WASHINGTON (CN) - One day before the committee hosts its first public hearing on its investigation into Russian interference in the 2016 election, the leaders of the Senate Intelligence Committee asked for public patience with its inquiry.
The committee has requested interviews with 20 people, many of whom were involved in crafting the Obama administration report on Russian attempts to influence the election through a series of coordinated hacks, Committee Chairman Richard Burr, R-N.C., told reporters Wednesday.
Five of those people have dates scheduled already, with some scheduled to testify as early as next week. Burr would not go into detail about who the committee has invited to appear before them.
Others have volunteered to go before the committee as well, though White House adviser Jared Kushner was the only person Burr was willing to confirm offered to go before the panel.

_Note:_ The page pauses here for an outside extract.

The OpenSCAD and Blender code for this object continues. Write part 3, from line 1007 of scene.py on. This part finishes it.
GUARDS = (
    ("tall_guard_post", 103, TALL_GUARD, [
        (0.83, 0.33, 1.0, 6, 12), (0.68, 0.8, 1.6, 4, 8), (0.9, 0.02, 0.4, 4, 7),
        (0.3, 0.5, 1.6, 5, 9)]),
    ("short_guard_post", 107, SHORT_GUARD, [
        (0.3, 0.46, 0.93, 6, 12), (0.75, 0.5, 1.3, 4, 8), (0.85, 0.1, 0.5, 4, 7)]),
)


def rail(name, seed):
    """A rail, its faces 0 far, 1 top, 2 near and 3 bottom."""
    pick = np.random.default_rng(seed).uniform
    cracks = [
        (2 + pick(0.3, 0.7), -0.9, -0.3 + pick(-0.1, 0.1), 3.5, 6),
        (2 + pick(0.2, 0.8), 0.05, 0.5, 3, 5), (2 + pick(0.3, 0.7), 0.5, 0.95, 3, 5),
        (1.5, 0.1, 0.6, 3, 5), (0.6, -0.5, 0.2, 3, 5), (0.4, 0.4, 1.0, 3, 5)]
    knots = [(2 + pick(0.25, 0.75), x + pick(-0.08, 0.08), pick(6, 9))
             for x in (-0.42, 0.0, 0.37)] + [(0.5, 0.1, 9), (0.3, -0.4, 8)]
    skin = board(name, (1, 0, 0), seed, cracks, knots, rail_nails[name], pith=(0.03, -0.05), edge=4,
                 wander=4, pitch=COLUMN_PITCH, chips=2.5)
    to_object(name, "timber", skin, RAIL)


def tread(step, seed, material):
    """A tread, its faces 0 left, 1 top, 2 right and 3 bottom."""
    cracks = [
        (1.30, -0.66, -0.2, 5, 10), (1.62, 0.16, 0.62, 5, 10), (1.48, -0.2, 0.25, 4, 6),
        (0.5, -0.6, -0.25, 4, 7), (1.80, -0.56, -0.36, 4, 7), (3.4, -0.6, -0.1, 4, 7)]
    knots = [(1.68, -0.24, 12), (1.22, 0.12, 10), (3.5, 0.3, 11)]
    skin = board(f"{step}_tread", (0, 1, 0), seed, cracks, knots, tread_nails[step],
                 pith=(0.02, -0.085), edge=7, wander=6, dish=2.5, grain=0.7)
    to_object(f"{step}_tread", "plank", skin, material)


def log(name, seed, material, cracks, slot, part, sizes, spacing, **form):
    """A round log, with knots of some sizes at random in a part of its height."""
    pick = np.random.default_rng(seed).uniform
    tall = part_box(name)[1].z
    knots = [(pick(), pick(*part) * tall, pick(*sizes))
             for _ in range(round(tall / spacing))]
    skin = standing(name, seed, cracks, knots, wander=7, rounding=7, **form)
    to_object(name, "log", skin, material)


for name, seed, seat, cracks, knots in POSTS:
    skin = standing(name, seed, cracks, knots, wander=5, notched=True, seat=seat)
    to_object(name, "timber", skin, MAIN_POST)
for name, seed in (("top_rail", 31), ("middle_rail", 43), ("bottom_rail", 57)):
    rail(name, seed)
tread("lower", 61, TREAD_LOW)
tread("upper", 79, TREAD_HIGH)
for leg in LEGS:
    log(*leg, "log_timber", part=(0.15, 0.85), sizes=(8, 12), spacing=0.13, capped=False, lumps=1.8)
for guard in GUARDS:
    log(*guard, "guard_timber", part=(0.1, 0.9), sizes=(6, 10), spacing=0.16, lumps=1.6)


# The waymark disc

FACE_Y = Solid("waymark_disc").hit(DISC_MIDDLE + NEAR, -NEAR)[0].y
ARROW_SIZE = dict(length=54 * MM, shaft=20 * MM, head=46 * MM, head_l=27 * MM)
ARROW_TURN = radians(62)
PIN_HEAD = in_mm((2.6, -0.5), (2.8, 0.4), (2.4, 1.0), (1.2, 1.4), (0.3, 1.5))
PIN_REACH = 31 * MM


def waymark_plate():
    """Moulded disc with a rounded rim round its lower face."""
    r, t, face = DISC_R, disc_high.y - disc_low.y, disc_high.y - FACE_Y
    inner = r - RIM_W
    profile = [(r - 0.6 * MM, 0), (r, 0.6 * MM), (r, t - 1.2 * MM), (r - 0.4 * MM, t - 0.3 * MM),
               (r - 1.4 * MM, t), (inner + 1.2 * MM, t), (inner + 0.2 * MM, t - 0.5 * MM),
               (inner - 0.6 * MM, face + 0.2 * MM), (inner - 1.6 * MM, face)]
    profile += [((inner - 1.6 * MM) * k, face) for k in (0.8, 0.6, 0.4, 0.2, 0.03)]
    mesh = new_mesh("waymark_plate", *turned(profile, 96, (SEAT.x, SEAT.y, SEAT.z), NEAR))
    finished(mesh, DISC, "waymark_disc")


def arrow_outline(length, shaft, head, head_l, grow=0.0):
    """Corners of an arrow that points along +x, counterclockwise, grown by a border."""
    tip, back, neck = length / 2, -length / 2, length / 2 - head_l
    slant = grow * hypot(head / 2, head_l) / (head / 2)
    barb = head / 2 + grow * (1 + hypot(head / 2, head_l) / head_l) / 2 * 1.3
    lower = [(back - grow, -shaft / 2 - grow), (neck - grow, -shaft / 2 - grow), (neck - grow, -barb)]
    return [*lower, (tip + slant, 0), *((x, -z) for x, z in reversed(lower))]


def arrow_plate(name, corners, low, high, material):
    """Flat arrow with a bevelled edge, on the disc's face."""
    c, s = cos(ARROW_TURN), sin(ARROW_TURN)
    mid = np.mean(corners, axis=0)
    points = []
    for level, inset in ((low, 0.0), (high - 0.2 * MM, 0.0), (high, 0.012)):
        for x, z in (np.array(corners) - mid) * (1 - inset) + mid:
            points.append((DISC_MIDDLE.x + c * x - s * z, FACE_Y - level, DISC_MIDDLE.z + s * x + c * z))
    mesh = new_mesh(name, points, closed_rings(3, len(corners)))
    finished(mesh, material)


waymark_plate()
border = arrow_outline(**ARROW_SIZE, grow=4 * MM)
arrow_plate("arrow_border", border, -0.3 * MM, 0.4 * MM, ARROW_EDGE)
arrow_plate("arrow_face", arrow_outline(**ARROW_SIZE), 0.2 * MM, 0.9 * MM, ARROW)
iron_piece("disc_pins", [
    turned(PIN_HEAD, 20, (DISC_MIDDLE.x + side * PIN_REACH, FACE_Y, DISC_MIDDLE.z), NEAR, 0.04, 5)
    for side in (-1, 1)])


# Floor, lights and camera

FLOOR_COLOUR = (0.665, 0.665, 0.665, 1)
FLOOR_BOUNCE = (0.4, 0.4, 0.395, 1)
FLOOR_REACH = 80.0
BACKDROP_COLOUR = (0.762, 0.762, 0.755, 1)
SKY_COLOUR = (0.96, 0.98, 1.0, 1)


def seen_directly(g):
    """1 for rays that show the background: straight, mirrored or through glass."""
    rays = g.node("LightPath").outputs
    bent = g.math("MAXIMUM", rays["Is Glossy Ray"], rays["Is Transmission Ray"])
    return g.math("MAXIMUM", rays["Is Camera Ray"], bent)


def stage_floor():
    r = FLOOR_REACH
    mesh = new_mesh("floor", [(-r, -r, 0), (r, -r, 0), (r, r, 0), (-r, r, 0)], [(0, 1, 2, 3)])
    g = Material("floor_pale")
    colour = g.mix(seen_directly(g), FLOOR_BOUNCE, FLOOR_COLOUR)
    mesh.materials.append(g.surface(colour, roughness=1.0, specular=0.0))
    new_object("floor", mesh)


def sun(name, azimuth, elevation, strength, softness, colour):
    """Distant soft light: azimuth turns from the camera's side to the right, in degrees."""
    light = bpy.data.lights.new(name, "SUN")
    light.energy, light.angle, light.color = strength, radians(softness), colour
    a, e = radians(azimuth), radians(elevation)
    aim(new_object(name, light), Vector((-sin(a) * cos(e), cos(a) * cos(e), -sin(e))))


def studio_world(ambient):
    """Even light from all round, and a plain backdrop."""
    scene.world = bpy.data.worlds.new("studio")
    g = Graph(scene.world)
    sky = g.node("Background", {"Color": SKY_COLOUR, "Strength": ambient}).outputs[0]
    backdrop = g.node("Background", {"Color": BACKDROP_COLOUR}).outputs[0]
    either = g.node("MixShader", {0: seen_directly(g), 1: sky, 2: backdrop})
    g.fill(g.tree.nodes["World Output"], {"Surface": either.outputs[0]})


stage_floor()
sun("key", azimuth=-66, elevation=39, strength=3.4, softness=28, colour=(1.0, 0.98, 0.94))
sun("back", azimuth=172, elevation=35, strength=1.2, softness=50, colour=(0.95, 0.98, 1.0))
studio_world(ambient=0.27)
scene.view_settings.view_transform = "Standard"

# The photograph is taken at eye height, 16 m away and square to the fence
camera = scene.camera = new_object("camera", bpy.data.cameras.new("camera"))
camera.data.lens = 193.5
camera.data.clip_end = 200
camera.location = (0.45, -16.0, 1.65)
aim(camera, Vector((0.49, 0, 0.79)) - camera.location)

Burr said that in addition, committee staff is "within weeks" of finishing its review of the thousands of pages of documents intelligence agencies have turned over to the committee as part of the investigation.
"This one's one of the biggest investigations that the Hill has seen in my tenure here," Burr told reporters.
The committee remains in negotiations with intelligence agencies about some documents they have not yet been able to get their hands on. Burr suggested these problems mostly come from custody issues with the agencies, such as when one is in possession of a document another agency produced.
Neither Burr nor Sen. Mark Warner, the top Democrat on the intelligence committee, went into detail about what the investigation has found, saying the committee will follow the information wherever it leads them.
"We need to get this right, and sometimes that means, especially for somebody like me who wants things done yesterday, that it's not going to happen as quickly as I would like or as many members of our committee would like," Warner said. "But getting it done right is better than getting it done quickly."
The committee will hold its first open hearing on its investigation on Thursday and will feature two panels that "will provide a foundational understanding of Russian active measures and information operations campaigns."
Hanging over the Senate Intelligence Committee's investigation is the tumultuous start to its House counterpart's inquiry. With controversy surrounding House Intelligence Committee Rep. Devin Nunes' decision to take to the White House information he received from a source he still will not reveal, Burr and Warner sought to show their committee is on stable footing.
Warner said he has see no evidence of the White House attempting to influence the investigation, and while Burr admitted unsurprisingly that he voted for President Donald Trump in November, he was adamant that partisanship will stay away from the committee room.
"I've got a job in the United State Senate and I think that job is truly serious," Burr said. "It overrides any personal belief that I have or any loyalties that I might have. Mark and I might look at politics differently, but we don't look at the responsibilities we have on the committee differently."